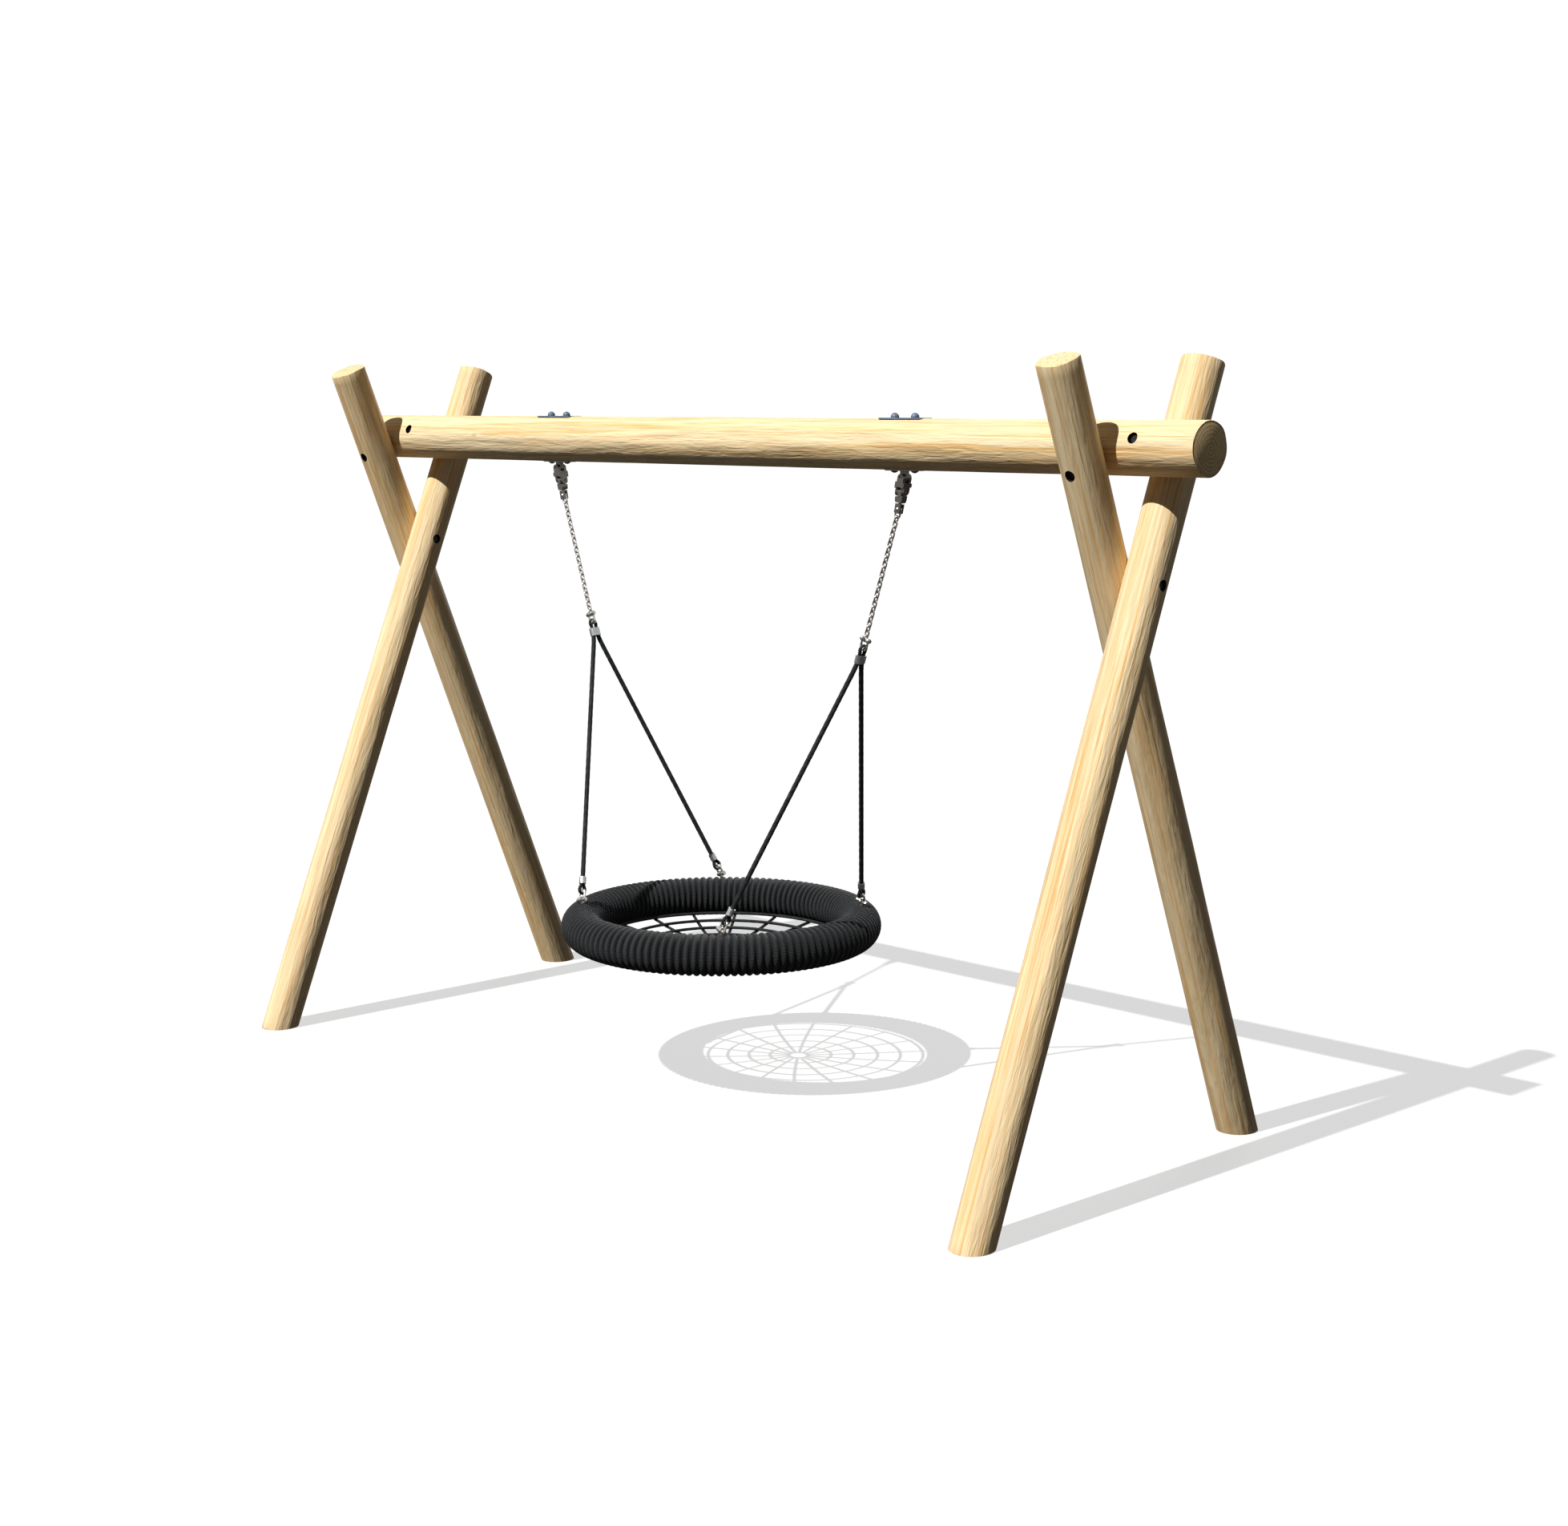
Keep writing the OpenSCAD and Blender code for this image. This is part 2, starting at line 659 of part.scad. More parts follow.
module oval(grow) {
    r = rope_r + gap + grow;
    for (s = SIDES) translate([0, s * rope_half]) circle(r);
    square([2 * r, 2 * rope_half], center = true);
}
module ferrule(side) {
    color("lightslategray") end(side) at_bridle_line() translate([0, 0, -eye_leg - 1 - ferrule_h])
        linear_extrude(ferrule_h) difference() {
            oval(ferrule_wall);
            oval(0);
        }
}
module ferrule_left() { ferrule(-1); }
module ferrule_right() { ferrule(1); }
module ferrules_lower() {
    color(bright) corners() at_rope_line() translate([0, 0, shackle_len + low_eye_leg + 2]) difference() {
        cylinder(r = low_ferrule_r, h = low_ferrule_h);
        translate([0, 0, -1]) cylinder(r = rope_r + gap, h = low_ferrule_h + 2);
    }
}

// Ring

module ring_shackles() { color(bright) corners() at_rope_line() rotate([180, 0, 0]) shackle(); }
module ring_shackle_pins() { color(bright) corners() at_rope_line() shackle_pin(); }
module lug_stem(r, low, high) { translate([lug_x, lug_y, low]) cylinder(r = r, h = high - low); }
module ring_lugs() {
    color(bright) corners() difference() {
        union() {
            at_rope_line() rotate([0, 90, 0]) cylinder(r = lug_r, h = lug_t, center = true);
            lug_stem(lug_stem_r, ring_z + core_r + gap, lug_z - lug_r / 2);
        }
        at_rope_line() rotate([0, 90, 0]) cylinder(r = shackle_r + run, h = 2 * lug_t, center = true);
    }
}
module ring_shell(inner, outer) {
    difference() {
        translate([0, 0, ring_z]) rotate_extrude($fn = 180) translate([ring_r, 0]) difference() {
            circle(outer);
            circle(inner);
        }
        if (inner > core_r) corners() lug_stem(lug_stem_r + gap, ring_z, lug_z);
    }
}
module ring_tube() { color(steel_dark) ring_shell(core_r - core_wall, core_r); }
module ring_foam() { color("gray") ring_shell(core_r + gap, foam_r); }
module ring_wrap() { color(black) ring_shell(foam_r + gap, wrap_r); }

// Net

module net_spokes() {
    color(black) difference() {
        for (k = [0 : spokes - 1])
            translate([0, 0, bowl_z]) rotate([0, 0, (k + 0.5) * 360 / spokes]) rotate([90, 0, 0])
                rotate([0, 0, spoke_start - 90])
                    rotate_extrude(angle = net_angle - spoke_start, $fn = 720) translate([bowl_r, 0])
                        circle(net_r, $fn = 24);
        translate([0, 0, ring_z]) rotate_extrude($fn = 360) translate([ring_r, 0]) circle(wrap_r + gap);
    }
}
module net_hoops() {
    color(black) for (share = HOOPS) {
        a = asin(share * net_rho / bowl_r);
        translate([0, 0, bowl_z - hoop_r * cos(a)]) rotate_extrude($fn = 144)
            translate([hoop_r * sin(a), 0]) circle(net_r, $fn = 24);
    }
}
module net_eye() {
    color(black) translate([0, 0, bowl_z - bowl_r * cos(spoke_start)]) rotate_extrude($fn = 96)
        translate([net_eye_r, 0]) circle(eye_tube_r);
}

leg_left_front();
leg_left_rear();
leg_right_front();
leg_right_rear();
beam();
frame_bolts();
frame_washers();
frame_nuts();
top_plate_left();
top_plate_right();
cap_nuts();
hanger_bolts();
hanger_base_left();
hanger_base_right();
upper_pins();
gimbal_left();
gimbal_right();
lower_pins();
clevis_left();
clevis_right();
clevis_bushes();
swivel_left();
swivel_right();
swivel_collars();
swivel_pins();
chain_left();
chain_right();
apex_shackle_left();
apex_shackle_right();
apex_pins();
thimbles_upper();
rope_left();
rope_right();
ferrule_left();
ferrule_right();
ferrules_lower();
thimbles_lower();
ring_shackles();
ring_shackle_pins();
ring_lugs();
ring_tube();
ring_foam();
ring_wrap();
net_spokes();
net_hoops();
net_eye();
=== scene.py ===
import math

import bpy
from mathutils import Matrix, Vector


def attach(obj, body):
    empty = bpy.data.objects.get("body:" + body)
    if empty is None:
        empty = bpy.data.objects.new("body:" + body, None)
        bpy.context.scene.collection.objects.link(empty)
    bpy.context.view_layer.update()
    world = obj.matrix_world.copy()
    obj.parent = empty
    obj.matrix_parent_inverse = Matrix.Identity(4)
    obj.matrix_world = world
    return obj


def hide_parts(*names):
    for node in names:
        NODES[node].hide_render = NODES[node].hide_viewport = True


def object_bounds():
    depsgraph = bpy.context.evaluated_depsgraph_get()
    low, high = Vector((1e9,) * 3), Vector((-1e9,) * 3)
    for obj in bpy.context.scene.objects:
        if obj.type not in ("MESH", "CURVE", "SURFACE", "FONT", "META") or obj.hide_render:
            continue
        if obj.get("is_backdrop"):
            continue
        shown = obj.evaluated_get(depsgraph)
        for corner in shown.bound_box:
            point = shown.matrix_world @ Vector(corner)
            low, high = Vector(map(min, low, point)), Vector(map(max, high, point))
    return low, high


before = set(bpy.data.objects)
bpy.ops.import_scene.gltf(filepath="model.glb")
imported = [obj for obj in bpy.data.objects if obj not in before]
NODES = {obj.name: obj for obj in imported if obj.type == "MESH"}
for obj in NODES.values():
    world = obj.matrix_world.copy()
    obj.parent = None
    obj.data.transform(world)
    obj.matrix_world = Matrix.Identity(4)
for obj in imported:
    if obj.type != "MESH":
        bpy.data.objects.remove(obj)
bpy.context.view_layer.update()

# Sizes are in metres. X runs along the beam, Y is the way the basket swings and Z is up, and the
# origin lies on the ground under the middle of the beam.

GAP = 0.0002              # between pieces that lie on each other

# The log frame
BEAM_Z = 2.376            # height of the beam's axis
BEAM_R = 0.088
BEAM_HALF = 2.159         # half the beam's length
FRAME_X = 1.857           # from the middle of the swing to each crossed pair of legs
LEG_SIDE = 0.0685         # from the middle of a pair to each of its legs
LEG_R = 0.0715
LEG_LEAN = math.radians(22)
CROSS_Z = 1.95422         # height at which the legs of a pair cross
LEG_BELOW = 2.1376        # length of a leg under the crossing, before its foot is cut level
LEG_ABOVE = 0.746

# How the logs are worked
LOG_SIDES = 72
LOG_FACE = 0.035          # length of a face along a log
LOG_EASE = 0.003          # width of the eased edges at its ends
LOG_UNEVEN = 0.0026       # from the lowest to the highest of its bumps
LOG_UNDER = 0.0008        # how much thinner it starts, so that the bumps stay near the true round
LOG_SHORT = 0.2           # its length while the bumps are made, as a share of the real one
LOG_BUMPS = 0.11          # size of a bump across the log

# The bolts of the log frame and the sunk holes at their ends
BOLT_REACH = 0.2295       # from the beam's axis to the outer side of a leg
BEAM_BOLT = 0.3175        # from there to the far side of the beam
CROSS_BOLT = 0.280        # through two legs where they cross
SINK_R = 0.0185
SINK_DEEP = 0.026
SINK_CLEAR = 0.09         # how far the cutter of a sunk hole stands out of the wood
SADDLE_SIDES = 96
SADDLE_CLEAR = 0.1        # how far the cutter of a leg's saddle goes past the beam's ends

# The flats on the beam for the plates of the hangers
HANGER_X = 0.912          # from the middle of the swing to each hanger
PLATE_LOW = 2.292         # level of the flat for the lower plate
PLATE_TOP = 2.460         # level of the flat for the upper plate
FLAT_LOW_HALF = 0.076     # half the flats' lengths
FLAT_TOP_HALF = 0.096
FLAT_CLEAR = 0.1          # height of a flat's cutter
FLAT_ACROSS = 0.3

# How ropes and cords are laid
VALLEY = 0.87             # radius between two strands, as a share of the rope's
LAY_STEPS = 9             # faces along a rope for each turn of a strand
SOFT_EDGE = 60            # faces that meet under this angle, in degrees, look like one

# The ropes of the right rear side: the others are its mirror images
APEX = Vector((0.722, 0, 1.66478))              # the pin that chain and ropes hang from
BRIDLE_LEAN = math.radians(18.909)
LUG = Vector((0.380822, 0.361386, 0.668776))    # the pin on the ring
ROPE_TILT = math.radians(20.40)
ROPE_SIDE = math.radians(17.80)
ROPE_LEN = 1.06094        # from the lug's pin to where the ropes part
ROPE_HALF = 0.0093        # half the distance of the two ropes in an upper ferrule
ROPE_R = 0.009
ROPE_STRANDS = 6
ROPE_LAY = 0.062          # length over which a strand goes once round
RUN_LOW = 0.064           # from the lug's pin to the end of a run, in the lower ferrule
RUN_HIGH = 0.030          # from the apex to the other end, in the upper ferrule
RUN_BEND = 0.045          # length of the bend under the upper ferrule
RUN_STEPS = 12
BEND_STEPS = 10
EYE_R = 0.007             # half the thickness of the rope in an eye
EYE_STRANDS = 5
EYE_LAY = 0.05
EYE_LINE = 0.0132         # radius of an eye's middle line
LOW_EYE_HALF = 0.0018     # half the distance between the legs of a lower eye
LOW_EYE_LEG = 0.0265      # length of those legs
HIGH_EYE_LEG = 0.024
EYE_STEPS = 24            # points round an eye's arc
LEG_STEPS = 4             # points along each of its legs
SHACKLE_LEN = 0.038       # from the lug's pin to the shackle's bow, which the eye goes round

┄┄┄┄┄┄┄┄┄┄

**GIVEN PROBLEM**
Starting at the line that contains "leg_left_front();" and ending at the line that contains "for node in", retype each line exactly; omit everything outside that range.

**OUTPUT BELOW**
leg_left_front();
leg_left_rear();
leg_right_front();
leg_right_rear();
beam();
frame_bolts();
frame_washers();
frame_nuts();
top_plate_left();
top_plate_right();
cap_nuts();
hanger_bolts();
hanger_base_left();
hanger_base_right();
upper_pins();
gimbal_left();
gimbal_right();
lower_pins();
clevis_left();
clevis_right();
clevis_bushes();
swivel_left();
swivel_right();
swivel_collars();
swivel_pins();
chain_left();
chain_right();
apex_shackle_left();
apex_shackle_right();
apex_pins();
thimbles_upper();
rope_left();
rope_right();
ferrule_left();
ferrule_right();
ferrules_lower();
thimbles_lower();
ring_shackles();
ring_shackle_pins();
ring_lugs();
ring_tube();
ring_foam();
ring_wrap();
net_spokes();
net_hoops();
net_eye();
=== scene.py ===
import math

import bpy
from mathutils import Matrix, Vector


def attach(obj, body):
    empty = bpy.data.objects.get("body:" + body)
    if empty is None:
        empty = bpy.data.objects.new("body:" + body, None)
        bpy.context.scene.collection.objects.link(empty)
    bpy.context.view_layer.update()
    world = obj.matrix_world.copy()
    obj.parent = empty
    obj.matrix_parent_inverse = Matrix.Identity(4)
    obj.matrix_world = world
    return obj


def hide_parts(*names):
    for node in names:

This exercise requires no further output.